PROMPT →
Can you reproduce the data beneath, keeping every line exact?

ENTRIES SHOWN →

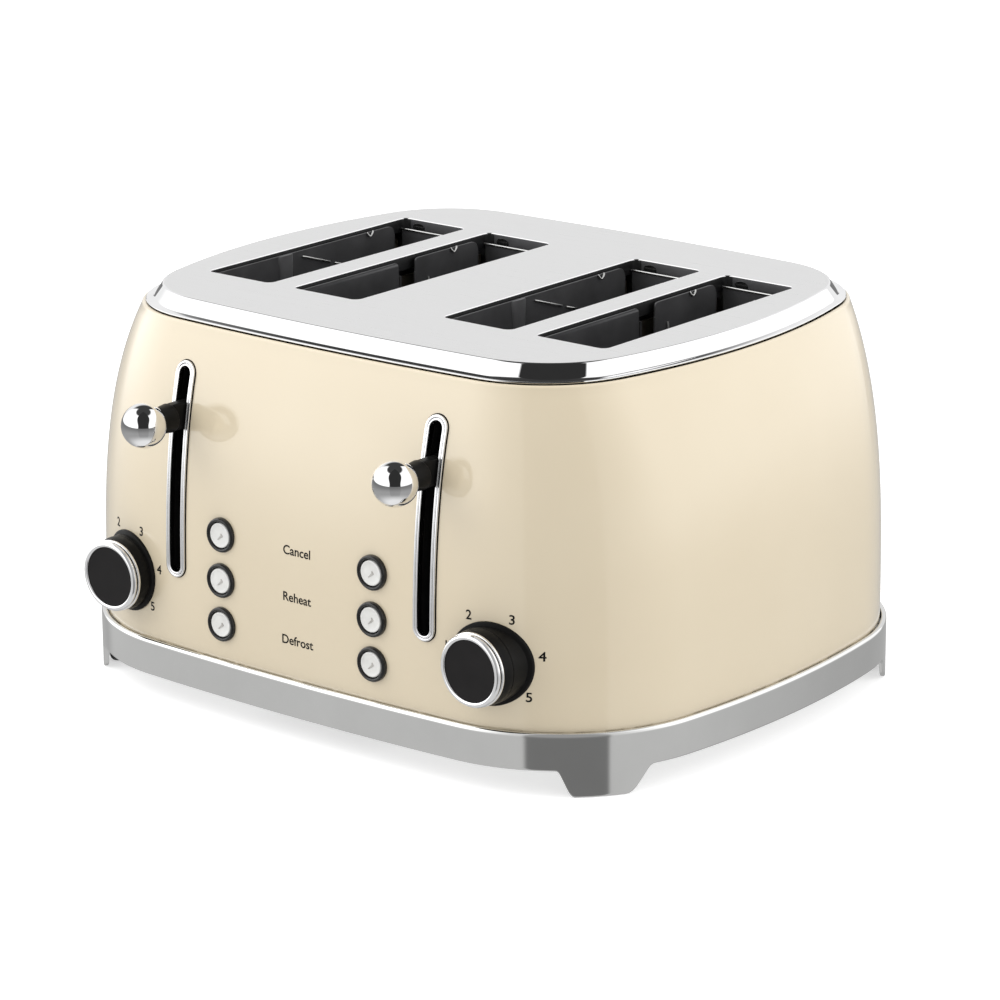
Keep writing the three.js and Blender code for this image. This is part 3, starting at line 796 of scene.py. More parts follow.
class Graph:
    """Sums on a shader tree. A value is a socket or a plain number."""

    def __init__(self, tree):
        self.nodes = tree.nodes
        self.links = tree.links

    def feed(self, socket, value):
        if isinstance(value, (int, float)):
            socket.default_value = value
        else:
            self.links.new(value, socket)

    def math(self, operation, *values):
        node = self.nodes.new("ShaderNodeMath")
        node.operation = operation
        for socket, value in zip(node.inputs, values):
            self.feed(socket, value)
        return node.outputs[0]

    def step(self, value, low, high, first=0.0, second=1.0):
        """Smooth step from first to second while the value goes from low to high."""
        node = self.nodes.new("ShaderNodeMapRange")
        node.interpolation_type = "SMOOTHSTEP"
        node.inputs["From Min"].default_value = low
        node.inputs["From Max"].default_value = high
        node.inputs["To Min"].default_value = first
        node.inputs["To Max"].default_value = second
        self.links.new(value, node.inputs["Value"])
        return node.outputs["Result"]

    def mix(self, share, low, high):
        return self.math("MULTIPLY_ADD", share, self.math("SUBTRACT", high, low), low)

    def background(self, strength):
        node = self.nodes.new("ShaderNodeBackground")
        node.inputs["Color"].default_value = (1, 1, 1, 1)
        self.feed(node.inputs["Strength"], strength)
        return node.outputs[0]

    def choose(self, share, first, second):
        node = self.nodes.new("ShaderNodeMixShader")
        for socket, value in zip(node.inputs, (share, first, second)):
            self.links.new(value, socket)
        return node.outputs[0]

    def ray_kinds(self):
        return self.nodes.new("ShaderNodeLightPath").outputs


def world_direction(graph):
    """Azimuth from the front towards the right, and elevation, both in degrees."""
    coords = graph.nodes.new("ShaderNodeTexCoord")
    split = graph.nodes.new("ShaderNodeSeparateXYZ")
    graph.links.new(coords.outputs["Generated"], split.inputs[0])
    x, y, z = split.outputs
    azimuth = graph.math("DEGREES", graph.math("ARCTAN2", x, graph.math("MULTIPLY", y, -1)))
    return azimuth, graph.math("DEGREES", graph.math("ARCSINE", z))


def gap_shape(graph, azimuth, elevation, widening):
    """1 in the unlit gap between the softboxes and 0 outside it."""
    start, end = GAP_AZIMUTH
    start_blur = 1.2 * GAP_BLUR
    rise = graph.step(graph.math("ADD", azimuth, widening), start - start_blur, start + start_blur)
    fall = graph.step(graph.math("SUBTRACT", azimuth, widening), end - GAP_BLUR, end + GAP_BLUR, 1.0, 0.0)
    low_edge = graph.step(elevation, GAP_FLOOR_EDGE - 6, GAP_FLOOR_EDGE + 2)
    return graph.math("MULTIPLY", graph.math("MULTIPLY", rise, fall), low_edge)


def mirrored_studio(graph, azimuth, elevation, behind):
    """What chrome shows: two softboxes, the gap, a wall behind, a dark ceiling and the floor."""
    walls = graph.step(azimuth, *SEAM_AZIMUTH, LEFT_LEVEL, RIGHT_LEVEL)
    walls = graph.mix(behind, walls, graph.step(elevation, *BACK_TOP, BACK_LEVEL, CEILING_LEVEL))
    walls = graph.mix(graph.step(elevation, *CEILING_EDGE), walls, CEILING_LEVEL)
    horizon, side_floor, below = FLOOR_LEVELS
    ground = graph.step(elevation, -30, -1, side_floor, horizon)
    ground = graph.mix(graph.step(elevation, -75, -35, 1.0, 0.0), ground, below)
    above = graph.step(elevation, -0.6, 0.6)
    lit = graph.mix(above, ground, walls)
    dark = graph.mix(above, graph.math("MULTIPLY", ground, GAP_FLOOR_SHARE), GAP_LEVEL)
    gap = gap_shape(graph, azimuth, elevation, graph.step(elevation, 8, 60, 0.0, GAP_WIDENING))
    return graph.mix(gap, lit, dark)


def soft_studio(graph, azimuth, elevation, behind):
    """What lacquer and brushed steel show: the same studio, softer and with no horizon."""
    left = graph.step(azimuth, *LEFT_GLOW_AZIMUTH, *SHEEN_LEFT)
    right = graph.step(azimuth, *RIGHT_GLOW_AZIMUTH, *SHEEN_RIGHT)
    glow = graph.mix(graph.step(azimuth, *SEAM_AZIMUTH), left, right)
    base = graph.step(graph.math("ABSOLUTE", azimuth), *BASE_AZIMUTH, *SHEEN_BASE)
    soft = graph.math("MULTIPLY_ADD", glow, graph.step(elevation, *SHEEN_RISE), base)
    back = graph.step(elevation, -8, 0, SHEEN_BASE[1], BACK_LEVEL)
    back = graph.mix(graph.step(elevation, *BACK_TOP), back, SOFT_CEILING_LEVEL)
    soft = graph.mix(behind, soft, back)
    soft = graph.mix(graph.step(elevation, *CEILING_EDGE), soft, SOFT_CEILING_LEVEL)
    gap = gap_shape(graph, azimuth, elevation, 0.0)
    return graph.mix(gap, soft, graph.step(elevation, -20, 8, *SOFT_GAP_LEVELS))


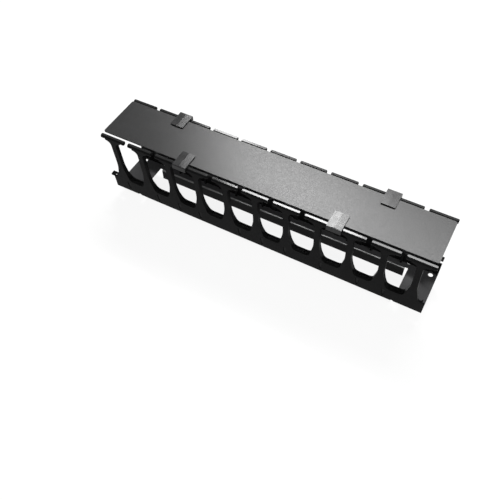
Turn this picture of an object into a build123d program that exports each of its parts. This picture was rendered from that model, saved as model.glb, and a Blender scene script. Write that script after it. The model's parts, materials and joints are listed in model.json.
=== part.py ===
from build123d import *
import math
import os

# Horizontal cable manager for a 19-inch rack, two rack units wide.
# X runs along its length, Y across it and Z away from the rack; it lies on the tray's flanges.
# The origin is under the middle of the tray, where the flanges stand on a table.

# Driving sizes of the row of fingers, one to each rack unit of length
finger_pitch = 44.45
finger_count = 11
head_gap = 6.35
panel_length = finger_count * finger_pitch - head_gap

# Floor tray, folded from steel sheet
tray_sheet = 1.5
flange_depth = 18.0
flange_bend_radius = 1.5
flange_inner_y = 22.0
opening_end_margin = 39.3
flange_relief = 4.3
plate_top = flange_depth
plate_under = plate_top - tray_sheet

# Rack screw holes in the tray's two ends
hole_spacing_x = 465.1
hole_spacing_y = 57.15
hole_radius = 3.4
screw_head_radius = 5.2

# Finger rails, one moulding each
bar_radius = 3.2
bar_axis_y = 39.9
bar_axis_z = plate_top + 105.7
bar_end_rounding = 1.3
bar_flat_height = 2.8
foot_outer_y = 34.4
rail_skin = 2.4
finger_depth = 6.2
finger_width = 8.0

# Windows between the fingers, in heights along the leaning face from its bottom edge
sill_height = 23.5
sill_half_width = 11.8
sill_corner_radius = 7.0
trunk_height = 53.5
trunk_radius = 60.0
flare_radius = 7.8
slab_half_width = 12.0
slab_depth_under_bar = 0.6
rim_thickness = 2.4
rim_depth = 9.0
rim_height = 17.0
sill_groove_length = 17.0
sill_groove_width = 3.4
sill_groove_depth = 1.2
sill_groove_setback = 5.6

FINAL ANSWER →
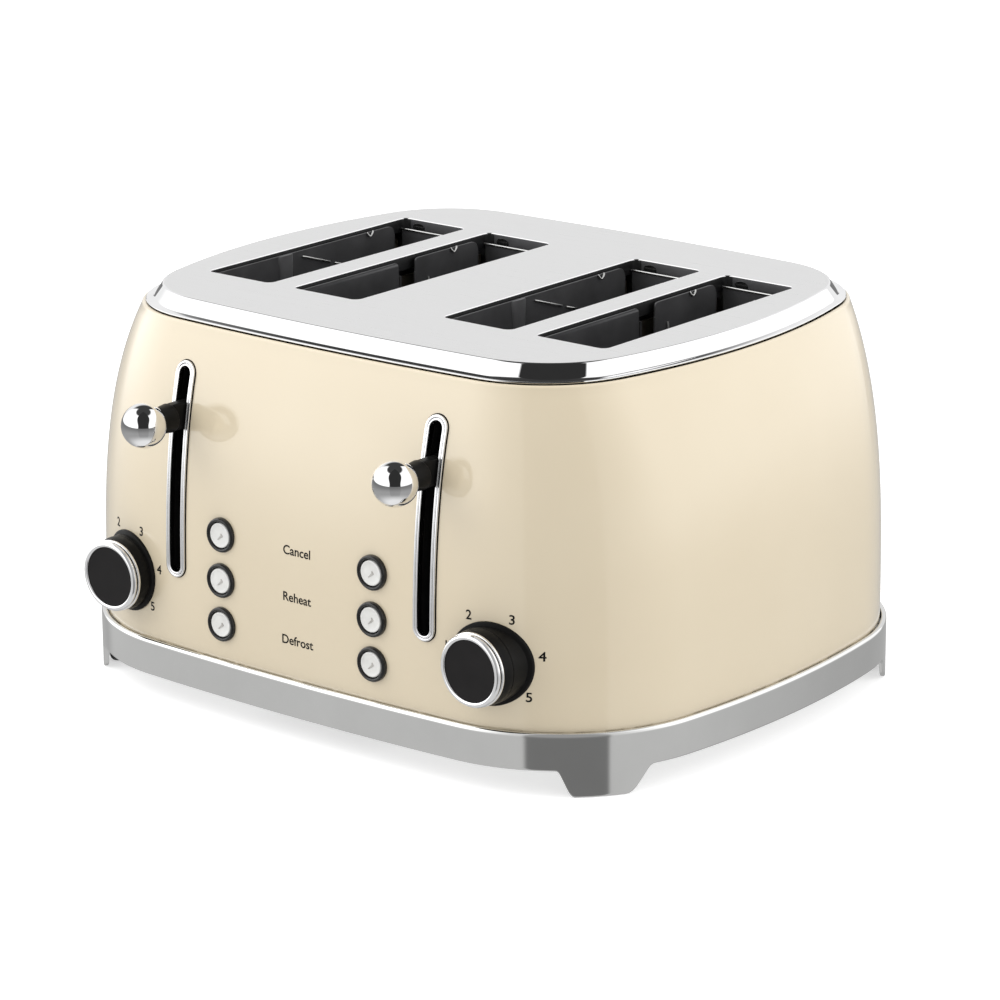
Keep writing the three.js and Blender code for this image. This is part 3, starting at line 796 of scene.py. More parts follow.
class Graph:
    """Sums on a shader tree. A value is a socket or a plain number."""

    def __init__(self, tree):
        self.nodes = tree.nodes
        self.links = tree.links

    def feed(self, socket, value):
        if isinstance(value, (int, float)):
            socket.default_value = value
        else:
            self.links.new(value, socket)

    def math(self, operation, *values):
        node = self.nodes.new("ShaderNodeMath")
        node.operation = operation
        for socket, value in zip(node.inputs, values):
            self.feed(socket, value)
        return node.outputs[0]

    def step(self, value, low, high, first=0.0, second=1.0):
        """Smooth step from first to second while the value goes from low to high."""
        node = self.nodes.new("ShaderNodeMapRange")
        node.interpolation_type = "SMOOTHSTEP"
        node.inputs["From Min"].default_value = low
        node.inputs["From Max"].default_value = high
        node.inputs["To Min"].default_value = first
        node.inputs["To Max"].default_value = second
        self.links.new(value, node.inputs["Value"])
        return node.outputs["Result"]

    def mix(self, share, low, high):
        return self.math("MULTIPLY_ADD", share, self.math("SUBTRACT", high, low), low)

    def background(self, strength):
        node = self.nodes.new("ShaderNodeBackground")
        node.inputs["Color"].default_value = (1, 1, 1, 1)
        self.feed(node.inputs["Strength"], strength)
        return node.outputs[0]

    def choose(self, share, first, second):
        node = self.nodes.new("ShaderNodeMixShader")
        for socket, value in zip(node.inputs, (share, first, second)):
            self.links.new(value, socket)
        return node.outputs[0]

    def ray_kinds(self):
        return self.nodes.new("ShaderNodeLightPath").outputs


def world_direction(graph):
    """Azimuth from the front towards the right, and elevation, both in degrees."""
    coords = graph.nodes.new("ShaderNodeTexCoord")
    split = graph.nodes.new("ShaderNodeSeparateXYZ")
    graph.links.new(coords.outputs["Generated"], split.inputs[0])
    x, y, z = split.outputs
    azimuth = graph.math("DEGREES", graph.math("ARCTAN2", x, graph.math("MULTIPLY", y, -1)))
    return azimuth, graph.math("DEGREES", graph.math("ARCSINE", z))


def gap_shape(graph, azimuth, elevation, widening):
    """1 in the unlit gap between the softboxes and 0 outside it."""
    start, end = GAP_AZIMUTH
    start_blur = 1.2 * GAP_BLUR
    rise = graph.step(graph.math("ADD", azimuth, widening), start - start_blur, start + start_blur)
    fall = graph.step(graph.math("SUBTRACT", azimuth, widening), end - GAP_BLUR, end + GAP_BLUR, 1.0, 0.0)
    low_edge = graph.step(elevation, GAP_FLOOR_EDGE - 6, GAP_FLOOR_EDGE + 2)
    return graph.math("MULTIPLY", graph.math("MULTIPLY", rise, fall), low_edge)


def mirrored_studio(graph, azimuth, elevation, behind):
    """What chrome shows: two softboxes, the gap, a wall behind, a dark ceiling and the floor."""
    walls = graph.step(azimuth, *SEAM_AZIMUTH, LEFT_LEVEL, RIGHT_LEVEL)
    walls = graph.mix(behind, walls, graph.step(elevation, *BACK_TOP, BACK_LEVEL, CEILING_LEVEL))
    walls = graph.mix(graph.step(elevation, *CEILING_EDGE), walls, CEILING_LEVEL)
    horizon, side_floor, below = FLOOR_LEVELS
    ground = graph.step(elevation, -30, -1, side_floor, horizon)
    ground = graph.mix(graph.step(elevation, -75, -35, 1.0, 0.0), ground, below)
    above = graph.step(elevation, -0.6, 0.6)
    lit = graph.mix(above, ground, walls)
    dark = graph.mix(above, graph.math("MULTIPLY", ground, GAP_FLOOR_SHARE), GAP_LEVEL)
    gap = gap_shape(graph, azimuth, elevation, graph.step(elevation, 8, 60, 0.0, GAP_WIDENING))
    return graph.mix(gap, lit, dark)


def soft_studio(graph, azimuth, elevation, behind):
    """What lacquer and brushed steel show: the same studio, softer and with no horizon."""
    left = graph.step(azimuth, *LEFT_GLOW_AZIMUTH, *SHEEN_LEFT)
    right = graph.step(azimuth, *RIGHT_GLOW_AZIMUTH, *SHEEN_RIGHT)
    glow = graph.mix(graph.step(azimuth, *SEAM_AZIMUTH), left, right)
    base = graph.step(graph.math("ABSOLUTE", azimuth), *BASE_AZIMUTH, *SHEEN_BASE)
    soft = graph.math("MULTIPLY_ADD", glow, graph.step(elevation, *SHEEN_RISE), base)
    back = graph.step(elevation, -8, 0, SHEEN_BASE[1], BACK_LEVEL)
    back = graph.mix(graph.step(elevation, *BACK_TOP), back, SOFT_CEILING_LEVEL)
    soft = graph.mix(behind, soft, back)
    soft = graph.mix(graph.step(elevation, *CEILING_EDGE), soft, SOFT_CEILING_LEVEL)
    gap = gap_shape(graph, azimuth, elevation, 0.0)
    return graph.mix(gap, soft, graph.step(elevation, -20, 8, *SOFT_GAP_LEVELS))


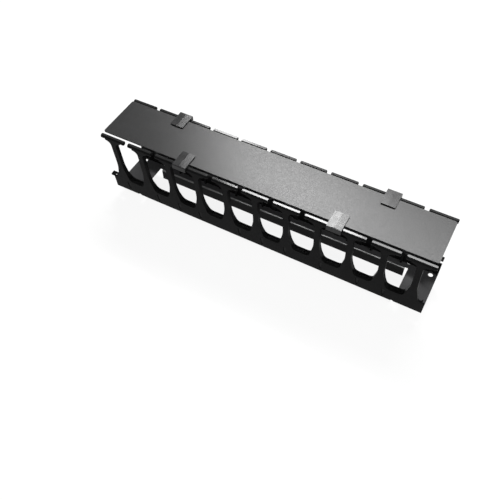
Turn this picture of an object into a build123d program that exports each of its parts. This picture was rendered from that model, saved as model.glb, and a Blender scene script. Write that script after it. The model's parts, materials and joints are listed in model.json.
=== part.py ===
from build123d import *
import math
import os

# Horizontal cable manager for a 19-inch rack, two rack units wide.
# X runs along its length, Y across it and Z away from the rack; it lies on the tray's flanges.
# The origin is under the middle of the tray, where the flanges stand on a table.

# Driving sizes of the row of fingers, one to each rack unit of length
finger_pitch = 44.45
finger_count = 11
head_gap = 6.35
panel_length = finger_count * finger_pitch - head_gap

# Floor tray, folded from steel sheet
tray_sheet = 1.5
flange_depth = 18.0
flange_bend_radius = 1.5
flange_inner_y = 22.0
opening_end_margin = 39.3
flange_relief = 4.3
plate_top = flange_depth
plate_under = plate_top - tray_sheet

# Rack screw holes in the tray's two ends
hole_spacing_x = 465.1
hole_spacing_y = 57.15
hole_radius = 3.4
screw_head_radius = 5.2

# Finger rails, one moulding each
bar_radius = 3.2
bar_axis_y = 39.9
bar_axis_z = plate_top + 105.7
bar_end_rounding = 1.3
bar_flat_height = 2.8
foot_outer_y = 34.4
rail_skin = 2.4
finger_depth = 6.2
finger_width = 8.0

# Windows between the fingers, in heights along the leaning face from its bottom edge
sill_height = 23.5
sill_half_width = 11.8
sill_corner_radius = 7.0
trunk_height = 53.5
trunk_radius = 60.0
flare_radius = 7.8
slab_half_width = 12.0
slab_depth_under_bar = 0.6
rim_thickness = 2.4
rim_depth = 9.0
rim_height = 17.0
sill_groove_length = 17.0
sill_groove_width = 3.4
sill_groove_depth = 1.2
sill_groove_setback = 5.6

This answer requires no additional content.